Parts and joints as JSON

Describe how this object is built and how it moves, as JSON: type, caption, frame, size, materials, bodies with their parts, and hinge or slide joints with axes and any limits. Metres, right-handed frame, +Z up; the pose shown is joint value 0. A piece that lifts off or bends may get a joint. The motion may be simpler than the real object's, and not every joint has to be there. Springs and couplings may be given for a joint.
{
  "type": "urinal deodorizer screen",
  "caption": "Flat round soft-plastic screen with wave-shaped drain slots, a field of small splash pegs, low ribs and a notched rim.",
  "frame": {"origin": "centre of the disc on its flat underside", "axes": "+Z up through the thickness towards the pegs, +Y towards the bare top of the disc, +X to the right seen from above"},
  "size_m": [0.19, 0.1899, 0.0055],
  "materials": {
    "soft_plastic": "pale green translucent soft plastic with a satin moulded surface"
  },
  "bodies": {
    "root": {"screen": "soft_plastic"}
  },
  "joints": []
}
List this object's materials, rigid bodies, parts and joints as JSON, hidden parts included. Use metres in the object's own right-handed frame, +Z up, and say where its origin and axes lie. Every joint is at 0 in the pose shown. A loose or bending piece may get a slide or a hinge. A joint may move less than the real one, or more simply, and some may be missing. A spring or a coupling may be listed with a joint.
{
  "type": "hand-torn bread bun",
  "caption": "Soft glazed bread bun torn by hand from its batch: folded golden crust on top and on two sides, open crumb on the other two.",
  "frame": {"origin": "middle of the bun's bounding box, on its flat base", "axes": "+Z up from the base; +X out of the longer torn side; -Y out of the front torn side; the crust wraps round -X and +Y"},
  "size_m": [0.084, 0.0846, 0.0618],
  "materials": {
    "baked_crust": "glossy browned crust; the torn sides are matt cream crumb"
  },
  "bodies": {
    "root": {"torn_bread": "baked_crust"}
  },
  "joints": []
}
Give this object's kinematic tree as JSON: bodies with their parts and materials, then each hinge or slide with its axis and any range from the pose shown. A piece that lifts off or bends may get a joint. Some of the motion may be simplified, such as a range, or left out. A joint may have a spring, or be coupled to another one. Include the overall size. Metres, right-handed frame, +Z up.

#### What you will do:
Extract each record, keeping it identical to the original.

#### Answer to the task:
Describe how this object is built and how it moves, as JSON: type, caption, frame, size, materials, bodies with their parts, and hinge or slide joints with axes and any limits. Metres, right-handed frame, +Z up; the pose shown is joint value 0. A piece that lifts off or bends may get a joint. The motion may be simpler than the real object's, and not every joint has to be there. Springs and couplings may be given for a joint.
{
  "type": "urinal deodorizer screen",
  "caption": "Flat round soft-plastic screen with wave-shaped drain slots, a field of small splash pegs, low ribs and a notched rim.",
  "frame": {"origin": "centre of the disc on its flat underside", "axes": "+Z up through the thickness towards the pegs, +Y towards the bare top of the disc, +X to the right seen from above"},
  "size_m": [0.19, 0.1899, 0.0055],
  "materials": {
    "soft_plastic": "pale green translucent soft plastic with a satin moulded surface"
  },
  "bodies": {
    "root": {"screen": "soft_plastic"}
  },
  "joints": []
}
List this object's materials, rigid bodies, parts and joints as JSON, hidden parts included. Use metres in the object's own right-handed frame, +Z up, and say where its origin and axes lie. Every joint is at 0 in the pose shown. A loose or bending piece may get a slide or a hinge. A joint may move less than the real one, or more simply, and some may be missing. A spring or a coupling may be listed with a joint.
{
  "type": "hand-torn bread bun",
  "caption": "Soft glazed bread bun torn by hand from its batch: folded golden crust on top and on two sides, open crumb on the other two.",
  "frame": {"origin": "middle of the bun's bounding box, on its flat base", "axes": "+Z up from the base; +X out of the longer torn side; -Y out of the front torn side; the crust wraps round -X and +Y"},
  "size_m": [0.084, 0.0846, 0.0618],
  "materials": {
    "baked_crust": "glossy browned crust; the torn sides are matt cream crumb"
  },
  "bodies": {
    "root": {"torn_bread": "baked_crust"}
  },
  "joints": []
}
Give this object's kinematic tree as JSON: bodies with their parts and materials, then each hinge or slide with its axis and any range from the pose shown. A piece that lifts off or bends may get a joint. Some of the motion may be simplified, such as a range, or left out. A joint may have a spring, or be coupled to another one. Include the overall size. Metres, right-handed frame, +Z up.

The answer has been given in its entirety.